■ **Exercise objective**:
Find the line containing "front_skin();" and copy it exactly, along with every line after it up to and including the line containing "bpy.data.objects.remove(obj)". Copy nothing else.

■ **Supplied information**:

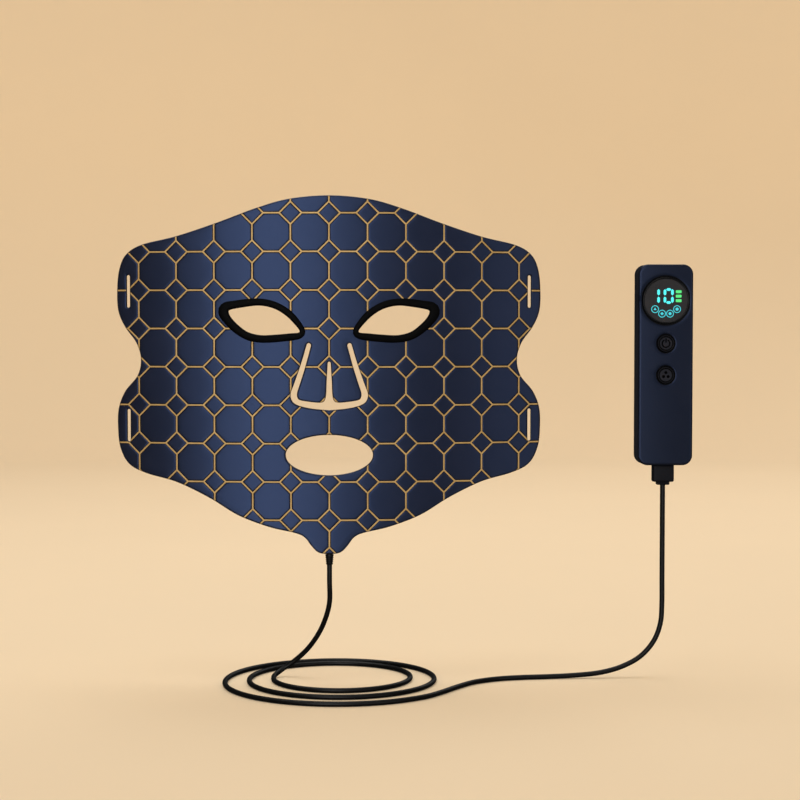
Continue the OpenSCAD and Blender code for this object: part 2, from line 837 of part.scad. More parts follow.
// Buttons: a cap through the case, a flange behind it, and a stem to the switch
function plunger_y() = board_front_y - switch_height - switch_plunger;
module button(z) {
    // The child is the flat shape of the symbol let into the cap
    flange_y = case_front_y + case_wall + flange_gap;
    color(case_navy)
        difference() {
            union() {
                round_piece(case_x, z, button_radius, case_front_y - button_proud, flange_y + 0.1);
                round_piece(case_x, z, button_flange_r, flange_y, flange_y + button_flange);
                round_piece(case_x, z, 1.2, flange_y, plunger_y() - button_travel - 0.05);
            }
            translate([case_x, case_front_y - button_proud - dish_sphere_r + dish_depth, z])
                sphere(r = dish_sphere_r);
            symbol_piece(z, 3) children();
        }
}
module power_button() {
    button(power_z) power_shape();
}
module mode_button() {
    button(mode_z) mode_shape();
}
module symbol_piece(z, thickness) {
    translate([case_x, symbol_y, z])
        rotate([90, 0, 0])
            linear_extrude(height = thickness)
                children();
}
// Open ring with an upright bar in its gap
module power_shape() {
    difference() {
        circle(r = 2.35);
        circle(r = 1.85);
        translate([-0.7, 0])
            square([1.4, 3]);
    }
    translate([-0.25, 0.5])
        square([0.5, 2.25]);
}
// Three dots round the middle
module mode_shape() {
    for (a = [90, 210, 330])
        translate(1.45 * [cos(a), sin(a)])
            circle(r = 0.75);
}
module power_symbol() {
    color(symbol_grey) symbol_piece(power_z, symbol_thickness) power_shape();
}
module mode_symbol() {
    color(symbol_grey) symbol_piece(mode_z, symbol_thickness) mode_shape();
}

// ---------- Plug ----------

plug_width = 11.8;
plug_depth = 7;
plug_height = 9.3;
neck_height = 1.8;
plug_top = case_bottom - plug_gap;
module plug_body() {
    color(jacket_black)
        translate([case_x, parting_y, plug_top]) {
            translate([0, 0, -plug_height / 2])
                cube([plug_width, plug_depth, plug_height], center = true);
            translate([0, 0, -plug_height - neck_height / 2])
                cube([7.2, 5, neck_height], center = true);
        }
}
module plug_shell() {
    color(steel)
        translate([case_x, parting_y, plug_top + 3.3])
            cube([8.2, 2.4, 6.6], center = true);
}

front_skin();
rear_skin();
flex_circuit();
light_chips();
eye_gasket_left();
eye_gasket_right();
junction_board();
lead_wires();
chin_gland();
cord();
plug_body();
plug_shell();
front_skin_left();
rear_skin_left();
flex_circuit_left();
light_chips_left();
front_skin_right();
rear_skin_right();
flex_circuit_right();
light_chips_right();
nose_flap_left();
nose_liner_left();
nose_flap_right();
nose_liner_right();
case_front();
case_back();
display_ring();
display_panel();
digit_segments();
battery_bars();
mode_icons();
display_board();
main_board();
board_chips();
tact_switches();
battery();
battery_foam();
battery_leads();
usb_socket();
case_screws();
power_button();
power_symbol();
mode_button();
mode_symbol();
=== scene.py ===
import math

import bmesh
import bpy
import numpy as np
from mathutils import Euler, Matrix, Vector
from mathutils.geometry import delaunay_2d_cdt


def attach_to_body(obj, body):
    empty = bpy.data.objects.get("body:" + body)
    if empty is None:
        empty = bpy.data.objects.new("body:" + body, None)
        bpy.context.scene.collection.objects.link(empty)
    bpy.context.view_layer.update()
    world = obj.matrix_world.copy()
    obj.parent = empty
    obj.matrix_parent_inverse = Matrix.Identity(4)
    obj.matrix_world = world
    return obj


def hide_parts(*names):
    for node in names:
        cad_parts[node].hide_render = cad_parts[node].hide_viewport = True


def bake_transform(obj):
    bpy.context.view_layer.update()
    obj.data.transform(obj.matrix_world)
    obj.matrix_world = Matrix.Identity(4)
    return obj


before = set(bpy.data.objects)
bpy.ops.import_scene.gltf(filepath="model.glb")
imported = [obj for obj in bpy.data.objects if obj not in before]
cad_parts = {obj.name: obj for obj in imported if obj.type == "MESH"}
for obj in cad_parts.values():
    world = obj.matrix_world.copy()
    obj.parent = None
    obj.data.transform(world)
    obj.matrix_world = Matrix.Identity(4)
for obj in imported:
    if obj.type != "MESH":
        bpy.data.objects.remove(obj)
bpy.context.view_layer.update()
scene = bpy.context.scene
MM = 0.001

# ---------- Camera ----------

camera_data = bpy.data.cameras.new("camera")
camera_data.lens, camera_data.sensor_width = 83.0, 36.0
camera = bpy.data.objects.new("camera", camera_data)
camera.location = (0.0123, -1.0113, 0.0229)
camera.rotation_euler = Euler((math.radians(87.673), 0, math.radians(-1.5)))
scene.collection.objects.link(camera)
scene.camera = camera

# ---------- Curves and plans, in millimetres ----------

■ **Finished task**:
front_skin();
rear_skin();
flex_circuit();
light_chips();
eye_gasket_left();
eye_gasket_right();
junction_board();
lead_wires();
chin_gland();
cord();
plug_body();
plug_shell();
front_skin_left();
rear_skin_left();
flex_circuit_left();
light_chips_left();
front_skin_right();
rear_skin_right();
flex_circuit_right();
light_chips_right();
nose_flap_left();
nose_liner_left();
nose_flap_right();
nose_liner_right();
case_front();
case_back();
display_ring();
display_panel();
digit_segments();
battery_bars();
mode_icons();
display_board();
main_board();
board_chips();
tact_switches();
battery();
battery_foam();
battery_leads();
usb_socket();
case_screws();
power_button();
power_symbol();
mode_button();
mode_symbol();
=== scene.py ===
import math

import bmesh
import bpy
import numpy as np
from mathutils import Euler, Matrix, Vector
from mathutils.geometry import delaunay_2d_cdt


def attach_to_body(obj, body):
    empty = bpy.data.objects.get("body:" + body)
    if empty is None:
        empty = bpy.data.objects.new("body:" + body, None)
        bpy.context.scene.collection.objects.link(empty)
    bpy.context.view_layer.update()
    world = obj.matrix_world.copy()
    obj.parent = empty
    obj.matrix_parent_inverse = Matrix.Identity(4)
    obj.matrix_world = world
    return obj


def hide_parts(*names):
    for node in names:
        cad_parts[node].hide_render = cad_parts[node].hide_viewport = True


def bake_transform(obj):
    bpy.context.view_layer.update()
    obj.data.transform(obj.matrix_world)
    obj.matrix_world = Matrix.Identity(4)
    return obj


before = set(bpy.data.objects)
bpy.ops.import_scene.gltf(filepath="model.glb")
imported = [obj for obj in bpy.data.objects if obj not in before]
cad_parts = {obj.name: obj for obj in imported if obj.type == "MESH"}
for obj in cad_parts.values():
    world = obj.matrix_world.copy()
    obj.parent = None
    obj.data.transform(world)
    obj.matrix_world = Matrix.Identity(4)
for obj in imported:
    if obj.type != "MESH":
        bpy.data.objects.remove(obj)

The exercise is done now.